I stepped out of the hotel yesterday morning and for a long time sat under a balcony watching the rain pour down ceaselessly. The effect was like buckets being emptied in endless succession. I remember fifteen years ago in Bangalore, pushing my scooter through water that was waist deep. I lost my shoes, the scooter had to be repaired. I remember the hot bath when I came home, the pleasure in washing the mud off my body.
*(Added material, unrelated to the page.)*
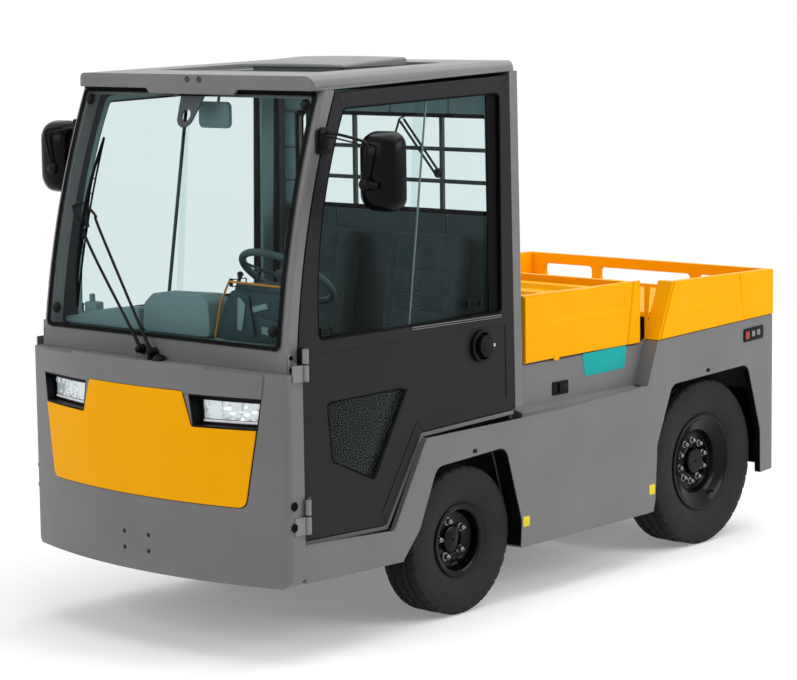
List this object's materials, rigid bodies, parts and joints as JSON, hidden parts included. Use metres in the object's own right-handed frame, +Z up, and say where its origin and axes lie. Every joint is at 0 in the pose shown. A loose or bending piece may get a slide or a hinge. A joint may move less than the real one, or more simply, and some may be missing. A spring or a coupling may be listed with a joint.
{
  "type": "airport baggage tow tractor",
  "caption": "Battery tow tractor with a closed two-seat cab, steered front wheels, side doors, a lifting battery hood and a rear drawbar coupling.",
  "frame": {"origin": "on the ground, in the middle of the bounding box", "axes": "+Z up, -Y towards the front of the vehicle, +X towards the vehicle's left side"},
  "size_m": [1.91, 3.357, 2.1869],
  "materials": {
    "body_grey": "satin",
    "yellow": "satin",
    "door_anthracite": "satin",
    "chassis_black": "satin",
    "black_plastic": "matte",
    "glass": "gloss",
    "lamp_lens": "gloss",
    "lamp_red": "gloss",
    "tyre_rubber": "matte",
    "rim_black": "satin",
    "cast_metal": "rough",
    "steel": "satin",
    "battery_case": "satin",
    "seat_cloth": "matte"
  },
  "bodies": {
    "chassis": {"front_apron": "body_grey", "skirt_left": "body_grey", "skirt_right": "body_grey", "cab_frame": "body_grey", "cab_back_wall": "body_grey", "roof": "body_grey", "roof_cover": "body_grey", "rear_cover": "body_grey", "rear_panel": "body_grey", "door_sills": "body_grey", "hinge_brackets": "body_grey", "nose_panel": "yellow", "chassis_frame": "chassis_black", "front_axle": "chassis_black", "drive_axle": "chassis_black", "window_guard": "chassis_black", "seat_pedestals": "chassis_black", "tow_coupling": "chassis_black", "arch_liners": "black_plastic", "dashboard": "black_plastic", "steering_wheel": "black_plastic", "steering_column": "black_plastic", "cab_floor": "black_plastic", "lamp_bezels": "black_plastic", "windscreen": "glass", "rear_window": "glass", "headlamps": "lamp_lens", "tail_lamps": "lamp_red", "marker_lamps": "lamp_red", "drive_motor": "cast_metal", "coupling_pin": "steel", "battery": "battery_case", "driver_seat_cushion": "seat_cloth", "driver_seat_backrest": "seat_cloth", "passenger_seat_cushion": "seat_cloth", "passenger_seat_backrest": "seat_cloth"},
    "door_left": {"door_left": "door_anthracite", "door_glass_left": "glass", "door_handle_left": "black_plastic", "mirror_left": "black_plastic"},
    "door_right": {"door_right": "door_anthracite", "door_glass_right": "glass", "door_handle_right": "black_plastic", "mirror_right": "black_plastic"},
    "hood": {"hood": "yellow"},
    "knuckle_left": {"knuckle_left": "chassis_black"},
    "knuckle_right": {"knuckle_right": "chassis_black"},
    "tie_rod": {"tie_rod": "chassis_black"},
    "wheel_front_left": {"tyre_front_left": "tyre_rubber", "rim_front_left": "rim_black"},
    "wheel_front_right": {"tyre_front_right": "tyre_rubber", "rim_front_right": "rim_black"},
    "wheel_rear_left": {"tyre_rear_left": "tyre_rubber", "rim_rear_left": "rim_black"},
    "wheel_rear_right": {"tyre_rear_right": "tyre_rubber", "rim_rear_right": "rim_black"}
  },
  "joints": [
    {"name": "steer_left", "type": "hinge", "parent": "chassis", "child": "knuckle_left", "pos_m": [0.445, -0.5515, 0.295], "axis": [0, 0, 1], "range_deg": [-30, 30]},
    {"name": "steer_right", "type": "hinge", "parent": "chassis", "child": "knuckle_right", "pos_m": [-0.445, -0.5515, 0.295], "axis": [0, 0, 1], "range_deg": [-30, 30]},
    {"name": "tie_rod_slide", "type": "slide", "parent": "chassis", "child": "tie_rod", "axis": [1, 0, 0], "range_m": [-0.0701, 0.0701]},
    {"name": "roll_front_left", "type": "hinge", "parent": "knuckle_left", "child": "wheel_front_left", "pos_m": [0.5675, -0.5515, 0.295], "axis": [1, 0, 0], "continuous": true},
    {"name": "roll_front_right", "type": "hinge", "parent": "knuckle_right", "child": "wheel_front_right", "pos_m": [-0.5675, -0.5515, 0.295], "axis": [1, 0, 0], "continuous": true},
    {"name": "roll_rear_left", "type": "hinge", "parent": "chassis", "child": "wheel_rear_left", "pos_m": [0.5575, 1.0985, 0.365], "axis": [1, 0, 0], "continuous": true},
    {"name": "roll_rear_right", "type": "hinge", "parent": "chassis", "child": "wheel_rear_right", "pos_m": [-0.5575, 1.0985, 0.365], "axis": [1, 0, 0], "continuous": true},
    {"name": "door_left_swing", "type": "hinge", "parent": "chassis", "child": "door_left", "pos_m": [0.707, -1.4775, 1.1], "axis": [0, 0, -1], "range_deg": [0, 85]},
    {"name": "door_right_swing", "type": "hinge", "parent": "chassis", "child": "door_right", "pos_m": [-0.707, -1.4775, 1.1], "axis": [0, 0, 1], "range_deg": [0, 85]},
    {"name": "hood_lift", "type": "hinge", "parent": "chassis", "child": "hood", "pos_m": [0, 0.6745, 1.191], "axis": [-1, 0, 0], "range_deg": [0, 65]}
  ],
  "couplings": [
    {"joint": "steer_right", "follows": "steer_left", "ratio": 1},
    {"joint": "tie_rod_slide", "follows": "steer_left", "m_per_rad": -0.1337}
  ]
}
The rain waters on the roads in Kolkata did not reach waist level though some people did have to wade through waters half way up to their knees. A baby was washed away while their family slept on a narrow platform on a slighter higher level. Taxis refused to bring my colleagues doing the UEA writing workshop and one girl wrote of wanting to cry on the side of the road as she could find no transport. Another girl doing the workshop could not meet her husband who had flown in specially for their wedding anniversary.

Rains 2

What is it that has changed in India? People speak of modernity, it is a word thrown around in conversations;  women smoking in groups, torn jeans, swanky malls, high-rises, swimming pools, conversations in English. The news about the baby who died that night had a small mention among all the other reports. Where is the modernity I ask when a sleeping baby can float away in the night and no one gives voice to the loss of his parents- these pavement dwellers in the city of joy?

 

 

Kolkata walks

When I can, I try not to breathe in Kolkata too deeply. I am susceptible to asthma. So it was with some apprehension but with an equal amount of expectation that I joined Amit Chaudhuri, Ian Jack houses caland students of the UEA writing workshop for a walk around the neighborhoods of South Kolkata.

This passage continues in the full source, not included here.